I rehoused my moulding planes into a wall of my study. Somehow, moulding planes have a unique quality perpetuated by my culture, a culture which had nothing to do with their shape originations but a culture more than any other that made hundreds of thousands of planes that created the mould shapes from Greek and Roman concepts of design. The ogees, astragals, ovolos, torus, scotias all in many sizes came from wooden moulding planes we developed to replicate in just about every wooden form you can imagine. I put them there in my wall because they serve as a good reminder of where we came from in the pre-power-router days. They inspire me but not because I like classical mouldings or classicism at all. I quite dislike pretension in any form but I also see how the Greek and Roman principles and styles were used to create a certain regulation of form to constrain and restrain a harmony towards recognised standards and forms of artisanry. Standardising shapes of replication meant fixing the expectations. My work does not usually include too many moulds, though `I do like them for picture frames and the like. Why? Not really too sure. I see the purpose in them when used in the right place and by a limited amount. But they can be cluttery and dust-collectorish when every edge to a table edge and shelf corner becomes an astragal or an ogee just because someone bought a power router and a series of router bits. They are used very prolifically by power router owners who enthusiastically find something to do with equipment that might otherwise have very little valid purpose, I think.

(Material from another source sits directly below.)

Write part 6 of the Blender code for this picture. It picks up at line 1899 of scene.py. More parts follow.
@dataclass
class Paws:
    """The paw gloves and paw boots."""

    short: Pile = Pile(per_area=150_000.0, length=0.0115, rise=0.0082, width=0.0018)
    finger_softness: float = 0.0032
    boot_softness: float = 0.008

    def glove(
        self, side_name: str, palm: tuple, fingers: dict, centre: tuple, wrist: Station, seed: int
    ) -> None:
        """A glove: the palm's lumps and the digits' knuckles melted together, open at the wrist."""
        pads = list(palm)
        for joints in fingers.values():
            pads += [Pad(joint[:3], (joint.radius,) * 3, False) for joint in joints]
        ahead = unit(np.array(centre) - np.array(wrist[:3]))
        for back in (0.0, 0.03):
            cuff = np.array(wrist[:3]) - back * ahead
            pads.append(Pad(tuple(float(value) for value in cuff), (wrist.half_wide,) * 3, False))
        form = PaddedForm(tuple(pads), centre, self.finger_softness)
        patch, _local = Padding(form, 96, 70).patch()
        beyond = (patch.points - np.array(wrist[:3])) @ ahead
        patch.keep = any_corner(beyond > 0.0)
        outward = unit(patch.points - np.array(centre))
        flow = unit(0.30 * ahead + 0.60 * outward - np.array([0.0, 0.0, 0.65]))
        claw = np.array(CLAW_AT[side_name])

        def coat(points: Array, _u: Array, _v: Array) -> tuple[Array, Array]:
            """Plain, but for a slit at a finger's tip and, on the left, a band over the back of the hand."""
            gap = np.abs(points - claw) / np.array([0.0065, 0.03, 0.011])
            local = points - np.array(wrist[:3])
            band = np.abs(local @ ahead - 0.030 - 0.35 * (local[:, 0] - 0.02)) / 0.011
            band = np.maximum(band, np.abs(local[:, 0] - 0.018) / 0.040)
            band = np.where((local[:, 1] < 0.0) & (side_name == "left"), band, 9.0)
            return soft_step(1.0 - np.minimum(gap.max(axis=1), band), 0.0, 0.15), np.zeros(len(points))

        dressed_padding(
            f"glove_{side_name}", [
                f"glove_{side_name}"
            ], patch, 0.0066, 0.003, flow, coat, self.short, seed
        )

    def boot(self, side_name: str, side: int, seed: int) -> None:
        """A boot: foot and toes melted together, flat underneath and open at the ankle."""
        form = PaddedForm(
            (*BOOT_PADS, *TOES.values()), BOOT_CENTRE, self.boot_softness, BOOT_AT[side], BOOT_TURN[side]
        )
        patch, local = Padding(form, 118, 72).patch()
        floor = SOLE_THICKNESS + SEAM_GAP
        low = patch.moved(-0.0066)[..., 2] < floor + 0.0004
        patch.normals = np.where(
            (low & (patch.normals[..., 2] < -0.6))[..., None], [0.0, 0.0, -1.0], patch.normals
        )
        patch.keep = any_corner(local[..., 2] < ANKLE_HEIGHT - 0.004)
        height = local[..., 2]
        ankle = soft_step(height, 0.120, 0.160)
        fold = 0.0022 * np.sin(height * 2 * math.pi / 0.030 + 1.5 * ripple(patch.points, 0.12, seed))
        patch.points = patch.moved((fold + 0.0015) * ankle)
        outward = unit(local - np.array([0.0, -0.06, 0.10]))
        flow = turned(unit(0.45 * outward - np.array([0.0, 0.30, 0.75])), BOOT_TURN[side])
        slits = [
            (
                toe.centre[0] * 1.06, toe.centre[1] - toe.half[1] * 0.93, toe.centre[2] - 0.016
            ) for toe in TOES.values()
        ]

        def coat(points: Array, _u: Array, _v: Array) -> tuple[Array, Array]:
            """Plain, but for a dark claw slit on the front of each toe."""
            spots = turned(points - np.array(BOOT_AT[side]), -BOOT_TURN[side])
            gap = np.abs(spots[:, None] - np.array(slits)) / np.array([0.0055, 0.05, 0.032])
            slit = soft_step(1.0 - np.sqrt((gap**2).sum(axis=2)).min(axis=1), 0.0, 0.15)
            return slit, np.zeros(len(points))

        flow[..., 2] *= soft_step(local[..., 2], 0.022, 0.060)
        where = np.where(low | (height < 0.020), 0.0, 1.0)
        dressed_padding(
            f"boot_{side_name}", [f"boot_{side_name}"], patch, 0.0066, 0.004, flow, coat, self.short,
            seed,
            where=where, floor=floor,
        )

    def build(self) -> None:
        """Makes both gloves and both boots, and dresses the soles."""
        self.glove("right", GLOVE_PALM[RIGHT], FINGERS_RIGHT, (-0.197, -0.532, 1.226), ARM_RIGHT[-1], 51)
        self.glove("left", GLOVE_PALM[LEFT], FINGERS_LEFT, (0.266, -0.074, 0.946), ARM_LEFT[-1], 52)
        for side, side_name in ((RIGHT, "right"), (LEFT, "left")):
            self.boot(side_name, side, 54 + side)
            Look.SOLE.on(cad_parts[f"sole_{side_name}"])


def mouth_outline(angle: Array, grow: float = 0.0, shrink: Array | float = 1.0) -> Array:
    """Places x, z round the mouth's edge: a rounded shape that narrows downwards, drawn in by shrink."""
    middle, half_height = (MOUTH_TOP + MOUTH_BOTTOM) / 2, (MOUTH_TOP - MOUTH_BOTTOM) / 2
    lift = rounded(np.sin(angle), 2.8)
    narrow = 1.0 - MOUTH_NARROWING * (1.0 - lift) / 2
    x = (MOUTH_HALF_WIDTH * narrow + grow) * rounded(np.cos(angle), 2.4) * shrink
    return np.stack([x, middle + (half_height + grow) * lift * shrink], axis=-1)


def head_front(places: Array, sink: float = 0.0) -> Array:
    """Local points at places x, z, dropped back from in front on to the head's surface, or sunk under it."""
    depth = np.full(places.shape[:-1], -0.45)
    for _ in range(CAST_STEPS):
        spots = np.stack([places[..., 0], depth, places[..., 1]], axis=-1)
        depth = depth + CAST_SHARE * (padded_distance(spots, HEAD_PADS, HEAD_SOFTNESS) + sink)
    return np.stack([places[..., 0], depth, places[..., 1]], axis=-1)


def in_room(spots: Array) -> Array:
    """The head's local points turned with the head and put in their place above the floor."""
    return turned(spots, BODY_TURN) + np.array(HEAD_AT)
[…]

Stanley and Record invented and made their own types of combination planes in an attempt to replace the hundreds of wooden planes needed in a joiner’s workshop. They never did, of course, but it was a bold and noble attempt. The dedicated profiles of wooden moulding planes meant instant accessibility to the exact plane, simply by the choosing. Combination planes, on the other hand, were fiddley to set up and the outcome often resulted in torn out grain somewhere or everywhere along the stick, rather than the continuous and decent mould guaranteed by wooden moulding planes. I have yet to come across a boxed set of bits from a combination plane that wasn’t in pristine original condition with the bits remaining unsharpened from the original manufacturers factorial making. Why? They were mostly never ever used. Why? They just did not work well at all. ` Whereas many were indeed sold over a period of time, and the hope was that the small box of mould-shaped cutters covering every shape and size (not really) would eventually be got used to, they never did!

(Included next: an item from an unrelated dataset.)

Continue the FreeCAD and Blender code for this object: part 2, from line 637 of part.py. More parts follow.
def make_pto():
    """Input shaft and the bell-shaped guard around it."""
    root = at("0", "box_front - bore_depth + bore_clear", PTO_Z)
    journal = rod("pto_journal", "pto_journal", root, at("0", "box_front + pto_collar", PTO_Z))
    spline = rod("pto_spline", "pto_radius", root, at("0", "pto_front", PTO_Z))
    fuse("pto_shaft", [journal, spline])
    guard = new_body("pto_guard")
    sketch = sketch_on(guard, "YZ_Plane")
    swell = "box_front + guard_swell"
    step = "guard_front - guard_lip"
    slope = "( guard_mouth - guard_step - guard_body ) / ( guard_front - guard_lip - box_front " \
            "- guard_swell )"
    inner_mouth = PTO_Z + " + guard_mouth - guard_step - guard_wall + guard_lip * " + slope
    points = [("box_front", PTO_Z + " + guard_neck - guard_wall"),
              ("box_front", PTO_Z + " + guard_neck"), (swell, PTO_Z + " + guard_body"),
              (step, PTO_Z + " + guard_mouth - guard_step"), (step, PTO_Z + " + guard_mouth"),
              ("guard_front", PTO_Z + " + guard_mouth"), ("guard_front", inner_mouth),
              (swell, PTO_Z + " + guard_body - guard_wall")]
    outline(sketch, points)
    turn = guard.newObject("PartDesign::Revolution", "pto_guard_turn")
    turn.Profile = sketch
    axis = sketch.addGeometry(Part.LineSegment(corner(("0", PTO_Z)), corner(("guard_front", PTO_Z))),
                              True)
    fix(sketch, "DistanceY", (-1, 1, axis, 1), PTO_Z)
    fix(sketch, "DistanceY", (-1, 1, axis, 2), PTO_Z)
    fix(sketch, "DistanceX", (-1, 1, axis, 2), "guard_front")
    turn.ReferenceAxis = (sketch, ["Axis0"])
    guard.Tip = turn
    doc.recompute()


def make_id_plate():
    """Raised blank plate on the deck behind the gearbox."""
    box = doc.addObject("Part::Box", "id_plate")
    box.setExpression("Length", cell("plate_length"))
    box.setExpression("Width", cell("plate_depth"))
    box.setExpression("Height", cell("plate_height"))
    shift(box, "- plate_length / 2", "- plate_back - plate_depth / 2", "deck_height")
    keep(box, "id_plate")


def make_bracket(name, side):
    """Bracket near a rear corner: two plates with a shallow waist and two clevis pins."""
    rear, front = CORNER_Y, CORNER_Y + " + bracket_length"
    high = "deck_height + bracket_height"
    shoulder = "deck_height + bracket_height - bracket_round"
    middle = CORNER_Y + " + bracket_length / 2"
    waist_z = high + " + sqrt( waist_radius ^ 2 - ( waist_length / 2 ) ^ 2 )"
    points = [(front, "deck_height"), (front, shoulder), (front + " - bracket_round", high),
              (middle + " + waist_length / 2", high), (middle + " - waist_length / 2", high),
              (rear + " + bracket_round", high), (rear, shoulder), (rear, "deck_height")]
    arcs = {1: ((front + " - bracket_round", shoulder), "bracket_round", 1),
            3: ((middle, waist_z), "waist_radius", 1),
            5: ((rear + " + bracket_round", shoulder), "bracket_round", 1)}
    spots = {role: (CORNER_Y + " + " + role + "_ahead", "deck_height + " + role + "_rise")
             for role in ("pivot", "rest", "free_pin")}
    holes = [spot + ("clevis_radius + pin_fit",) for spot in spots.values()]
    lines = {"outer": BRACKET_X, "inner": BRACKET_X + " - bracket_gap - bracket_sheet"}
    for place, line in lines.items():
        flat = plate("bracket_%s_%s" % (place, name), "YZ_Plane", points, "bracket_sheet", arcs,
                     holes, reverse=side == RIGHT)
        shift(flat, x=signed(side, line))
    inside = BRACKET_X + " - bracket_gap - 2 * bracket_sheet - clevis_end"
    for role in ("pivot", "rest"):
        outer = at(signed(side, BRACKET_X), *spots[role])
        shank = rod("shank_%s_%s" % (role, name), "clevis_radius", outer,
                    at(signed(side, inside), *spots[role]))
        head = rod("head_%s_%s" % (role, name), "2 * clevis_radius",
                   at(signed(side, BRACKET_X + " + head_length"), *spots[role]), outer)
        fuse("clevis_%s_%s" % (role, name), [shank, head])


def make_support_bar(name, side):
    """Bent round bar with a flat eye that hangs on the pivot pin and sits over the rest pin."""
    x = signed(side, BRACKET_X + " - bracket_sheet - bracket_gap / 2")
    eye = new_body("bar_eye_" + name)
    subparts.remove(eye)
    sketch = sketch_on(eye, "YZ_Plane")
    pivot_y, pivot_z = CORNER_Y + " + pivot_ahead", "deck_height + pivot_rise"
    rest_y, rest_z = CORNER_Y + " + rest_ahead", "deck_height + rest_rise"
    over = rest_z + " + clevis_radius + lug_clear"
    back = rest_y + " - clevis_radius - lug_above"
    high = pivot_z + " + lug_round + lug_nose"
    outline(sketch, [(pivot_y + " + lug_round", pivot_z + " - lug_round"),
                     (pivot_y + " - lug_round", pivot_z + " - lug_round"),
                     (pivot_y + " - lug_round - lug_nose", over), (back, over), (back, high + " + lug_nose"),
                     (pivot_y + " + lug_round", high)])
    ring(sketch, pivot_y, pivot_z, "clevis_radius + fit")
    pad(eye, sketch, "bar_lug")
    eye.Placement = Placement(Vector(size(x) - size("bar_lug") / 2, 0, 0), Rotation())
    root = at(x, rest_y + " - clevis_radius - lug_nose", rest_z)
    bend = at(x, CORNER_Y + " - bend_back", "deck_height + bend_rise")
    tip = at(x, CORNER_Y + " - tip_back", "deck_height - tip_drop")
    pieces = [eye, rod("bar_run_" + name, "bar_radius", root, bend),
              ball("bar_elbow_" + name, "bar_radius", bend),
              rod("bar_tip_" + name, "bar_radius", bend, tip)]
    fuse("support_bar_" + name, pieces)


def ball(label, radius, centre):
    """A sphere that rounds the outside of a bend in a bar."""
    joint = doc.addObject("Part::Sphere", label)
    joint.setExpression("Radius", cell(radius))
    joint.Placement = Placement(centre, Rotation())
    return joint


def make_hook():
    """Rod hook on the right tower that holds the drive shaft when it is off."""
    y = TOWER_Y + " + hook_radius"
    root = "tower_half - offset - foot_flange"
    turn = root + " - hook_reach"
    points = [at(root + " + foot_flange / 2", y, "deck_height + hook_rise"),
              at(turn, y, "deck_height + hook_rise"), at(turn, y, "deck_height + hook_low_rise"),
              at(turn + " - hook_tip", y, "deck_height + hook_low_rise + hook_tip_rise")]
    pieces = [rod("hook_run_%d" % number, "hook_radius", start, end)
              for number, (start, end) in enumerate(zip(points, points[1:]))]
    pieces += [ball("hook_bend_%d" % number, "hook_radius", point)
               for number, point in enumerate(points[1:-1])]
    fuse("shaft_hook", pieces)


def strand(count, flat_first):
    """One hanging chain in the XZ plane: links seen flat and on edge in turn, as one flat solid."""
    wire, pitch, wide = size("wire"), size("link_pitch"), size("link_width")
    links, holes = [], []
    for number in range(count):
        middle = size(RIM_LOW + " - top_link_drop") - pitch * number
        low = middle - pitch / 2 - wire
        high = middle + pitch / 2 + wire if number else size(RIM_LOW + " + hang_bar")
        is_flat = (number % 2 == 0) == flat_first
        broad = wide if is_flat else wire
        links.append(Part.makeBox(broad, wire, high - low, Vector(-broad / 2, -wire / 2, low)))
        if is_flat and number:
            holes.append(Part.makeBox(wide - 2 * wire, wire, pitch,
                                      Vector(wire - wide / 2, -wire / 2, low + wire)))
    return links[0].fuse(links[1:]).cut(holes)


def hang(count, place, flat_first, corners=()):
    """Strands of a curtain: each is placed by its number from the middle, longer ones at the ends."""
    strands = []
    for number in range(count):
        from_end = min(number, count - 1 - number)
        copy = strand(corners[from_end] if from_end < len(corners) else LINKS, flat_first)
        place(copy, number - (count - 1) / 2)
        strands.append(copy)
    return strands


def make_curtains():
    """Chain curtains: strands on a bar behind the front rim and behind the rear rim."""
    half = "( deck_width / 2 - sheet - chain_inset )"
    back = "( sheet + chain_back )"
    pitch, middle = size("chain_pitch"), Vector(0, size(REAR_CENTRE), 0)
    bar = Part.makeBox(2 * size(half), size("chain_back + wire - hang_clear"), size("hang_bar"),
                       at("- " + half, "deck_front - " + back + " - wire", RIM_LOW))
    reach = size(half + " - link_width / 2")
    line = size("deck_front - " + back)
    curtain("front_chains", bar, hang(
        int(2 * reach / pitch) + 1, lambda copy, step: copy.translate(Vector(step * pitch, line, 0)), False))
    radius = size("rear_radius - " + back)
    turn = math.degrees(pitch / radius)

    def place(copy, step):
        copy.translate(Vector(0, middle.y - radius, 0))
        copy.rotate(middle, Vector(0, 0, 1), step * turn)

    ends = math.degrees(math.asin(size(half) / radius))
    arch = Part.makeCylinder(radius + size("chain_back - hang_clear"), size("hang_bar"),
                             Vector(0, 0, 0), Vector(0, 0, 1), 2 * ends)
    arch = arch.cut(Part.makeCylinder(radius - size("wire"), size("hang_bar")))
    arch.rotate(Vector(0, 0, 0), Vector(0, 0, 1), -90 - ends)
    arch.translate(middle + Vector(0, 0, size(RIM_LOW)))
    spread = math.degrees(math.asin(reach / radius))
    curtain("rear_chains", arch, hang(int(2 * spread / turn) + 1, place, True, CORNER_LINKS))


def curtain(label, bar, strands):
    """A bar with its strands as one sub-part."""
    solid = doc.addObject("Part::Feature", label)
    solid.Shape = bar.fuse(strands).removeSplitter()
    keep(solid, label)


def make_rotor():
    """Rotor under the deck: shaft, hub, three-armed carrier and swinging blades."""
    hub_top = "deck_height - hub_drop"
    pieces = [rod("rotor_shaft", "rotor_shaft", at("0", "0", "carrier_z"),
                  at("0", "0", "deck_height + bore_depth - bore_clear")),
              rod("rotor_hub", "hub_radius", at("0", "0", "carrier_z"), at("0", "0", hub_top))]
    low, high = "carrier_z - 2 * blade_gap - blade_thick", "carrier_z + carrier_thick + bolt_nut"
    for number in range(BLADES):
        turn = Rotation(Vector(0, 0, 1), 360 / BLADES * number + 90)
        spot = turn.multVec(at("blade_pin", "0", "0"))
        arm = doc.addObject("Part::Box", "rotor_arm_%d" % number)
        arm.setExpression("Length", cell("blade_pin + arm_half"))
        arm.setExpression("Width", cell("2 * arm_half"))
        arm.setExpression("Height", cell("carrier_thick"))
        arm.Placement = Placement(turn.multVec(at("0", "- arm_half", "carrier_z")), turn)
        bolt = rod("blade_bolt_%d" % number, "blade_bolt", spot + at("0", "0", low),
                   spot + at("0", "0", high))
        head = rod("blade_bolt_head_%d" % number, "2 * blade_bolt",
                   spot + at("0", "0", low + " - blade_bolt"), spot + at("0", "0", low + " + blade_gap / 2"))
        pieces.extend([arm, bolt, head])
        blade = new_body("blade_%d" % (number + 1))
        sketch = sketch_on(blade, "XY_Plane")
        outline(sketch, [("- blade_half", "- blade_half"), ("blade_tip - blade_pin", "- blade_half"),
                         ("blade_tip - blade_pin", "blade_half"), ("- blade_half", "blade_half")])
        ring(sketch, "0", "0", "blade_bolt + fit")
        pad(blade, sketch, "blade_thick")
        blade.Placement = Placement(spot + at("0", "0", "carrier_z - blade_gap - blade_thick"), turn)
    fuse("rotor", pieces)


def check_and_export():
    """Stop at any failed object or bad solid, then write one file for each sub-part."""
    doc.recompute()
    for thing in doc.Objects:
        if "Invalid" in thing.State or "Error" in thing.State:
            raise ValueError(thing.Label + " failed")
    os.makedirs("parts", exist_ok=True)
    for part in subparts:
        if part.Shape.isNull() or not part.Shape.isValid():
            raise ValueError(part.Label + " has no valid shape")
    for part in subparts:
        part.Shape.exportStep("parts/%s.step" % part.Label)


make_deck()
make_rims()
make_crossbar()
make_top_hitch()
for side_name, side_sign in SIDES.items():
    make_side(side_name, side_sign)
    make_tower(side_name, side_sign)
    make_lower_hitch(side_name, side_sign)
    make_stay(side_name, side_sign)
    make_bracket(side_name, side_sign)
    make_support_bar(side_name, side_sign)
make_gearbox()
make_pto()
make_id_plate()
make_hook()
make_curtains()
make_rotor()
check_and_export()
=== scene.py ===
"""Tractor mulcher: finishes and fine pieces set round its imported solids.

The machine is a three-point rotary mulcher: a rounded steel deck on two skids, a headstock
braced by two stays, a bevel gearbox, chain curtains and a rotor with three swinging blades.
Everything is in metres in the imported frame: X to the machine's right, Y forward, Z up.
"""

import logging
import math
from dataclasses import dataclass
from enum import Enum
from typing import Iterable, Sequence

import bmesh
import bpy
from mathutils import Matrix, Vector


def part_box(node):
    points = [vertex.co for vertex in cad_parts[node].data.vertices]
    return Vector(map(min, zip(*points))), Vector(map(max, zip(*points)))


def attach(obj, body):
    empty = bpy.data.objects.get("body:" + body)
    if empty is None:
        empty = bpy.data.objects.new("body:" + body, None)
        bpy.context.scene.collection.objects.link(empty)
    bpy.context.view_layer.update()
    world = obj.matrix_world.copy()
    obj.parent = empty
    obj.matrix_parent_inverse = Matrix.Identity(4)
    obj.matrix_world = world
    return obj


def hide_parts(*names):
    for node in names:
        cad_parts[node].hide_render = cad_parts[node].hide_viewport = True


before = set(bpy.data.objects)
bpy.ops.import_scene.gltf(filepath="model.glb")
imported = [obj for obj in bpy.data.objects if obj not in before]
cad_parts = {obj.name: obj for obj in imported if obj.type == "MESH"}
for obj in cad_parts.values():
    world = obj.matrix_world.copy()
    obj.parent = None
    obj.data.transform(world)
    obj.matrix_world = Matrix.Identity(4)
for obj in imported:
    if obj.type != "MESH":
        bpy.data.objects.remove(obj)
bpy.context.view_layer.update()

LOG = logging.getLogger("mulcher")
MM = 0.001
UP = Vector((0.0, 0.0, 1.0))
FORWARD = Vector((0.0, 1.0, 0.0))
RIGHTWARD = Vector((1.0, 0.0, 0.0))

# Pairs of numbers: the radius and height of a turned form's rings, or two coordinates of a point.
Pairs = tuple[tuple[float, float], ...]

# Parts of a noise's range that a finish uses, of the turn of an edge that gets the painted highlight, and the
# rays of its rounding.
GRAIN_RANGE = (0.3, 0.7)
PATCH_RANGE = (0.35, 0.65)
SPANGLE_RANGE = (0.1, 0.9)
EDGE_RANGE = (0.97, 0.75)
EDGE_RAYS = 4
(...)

Few planes match the abject beauty that comes from a row of moulding planes. I think this to be especially so from those planes worked for decades and even centuries. They seem to glisten and glint from that last evening light just before the light be dimmed and the door closed, as the parting glimpse of a man that knew them intimately by the working of them left them to rest. Each had its nuance — a point where a shaving stuck became a log-jamming concertina of folds that led to a full-on jam. By a single change of pitch in the minutest of measures, he picked up on the changed sound and in a split second lifted the plane from the wood to preempt the jam. These unmeasured and unwritten details were never recorded anywhere, yet they were commonplace to every man that closed the workshop door as he left for home over a period of 150 years. Then too, there were the smells of linseed oil mixed with the oak and the Brazillian mahogany, the pines of different sorts that filled the air and wafted towards the door with the door’s gentle pulling. Those shavings in the unswept corners of the workshop floor, the ones that stirred silently and unseen to settle down to stillness for the night, would tell many a story of a man and boy tugging and pushing at planes that made the mile upon mile of moulded stock for the homes of the rich and powerful and, well, pretentious, dare I say. But without the well-to-do of those earlier Victorian and Georgian and Edwardian ages, the honest work of a hard-working man and an artisan might not so exist in the fine levels that they do. Scandinavia may have its distinct style of simplicity, but held within the hallowed halls of British architecture is the attempt at Greek and Roman classicism that somehow exalted the owners of such work to an upper class, beyond the man that made such things. On the one hand, you had the able, the other the enabler. The enabler never made a thing but was known to have class by its owning where, on the other hand, by the hand, his hand, a maker remains for the main part a complete, anonymous unknown.
I often pull down a plane from the lot and feel for the heart of the man that used it and then too the man that made it. `It was indeed fine, fine work, the making of moulding planes using only hand methods and then too the bench planes, but perhaps the art of the plane maker is less so fine these days. Mother planes were and are extraordinarily special planes. You can tell them by their shape for it was the mother plane that ‘gave birth‘ to a thousand others, the ones that in general line my shelves. Mother planes created the exact opposite profiles to the moulding planes and moulded the edges of a length or ‘stick‘ of wood to faithfully create a reverse that ultimately resulted in standard moulding plane blanks. These mother planes were diligently cared for to remain true to the course of making exactness as a constant. The geometry of shape was critical to the classic shaping and proportion and so exacting was this that a maker in Perth or Aberdeen or Glasgow in Scotland could marry his work seamlessly to a maker in London, Birmingham and Manchester, south beyond her borders. Such classic shapes are no longer the mainstay and source of crafting artisans who might earn their livings from their use as in times past but more the classicist of today’s collector/user who simply likes to own working sets alongside individual planes. For there are one or two makers who adopted their making as an extension of their woodworking to become modern makers. Hard to imagine, but from the hundreds of makers in the 1800s through 1900s, less than a handful survive.
The transition from the truly dependent artisan plane maker of the 18th and 19th centuries are long gone. That sweated labour, often by candlelight, is not the scene nor need of today’s maker, nor is the competition from like makers a driving energy either. The demand may be limited but there are enough woodworkers out there wanting to own a handful of hand-made planes even if much of the work can now come from a CNC machine working, in tandem with other power equipment. Profiles copying the classic shapes are now made mostly in regions of Asia, some Europe and then a few in North America. They come in the form of appliquéd tungsten carbide anchored to steel roundstock to satisfy the demands of those using highly powered router machines that still demand the same classical shapes. I wonder, no, may it never be, but, yes, I just wonder, as I close my workshop door and the shavings gently stir by its closing, will someone somewhere in our post-modern world close the plastic lid on the plastic bases filled with two dozen tungsten carbide tipped router cutters, neatly aligned in a hard plastic stand, feel what I just felt as I closed my workshop tonight?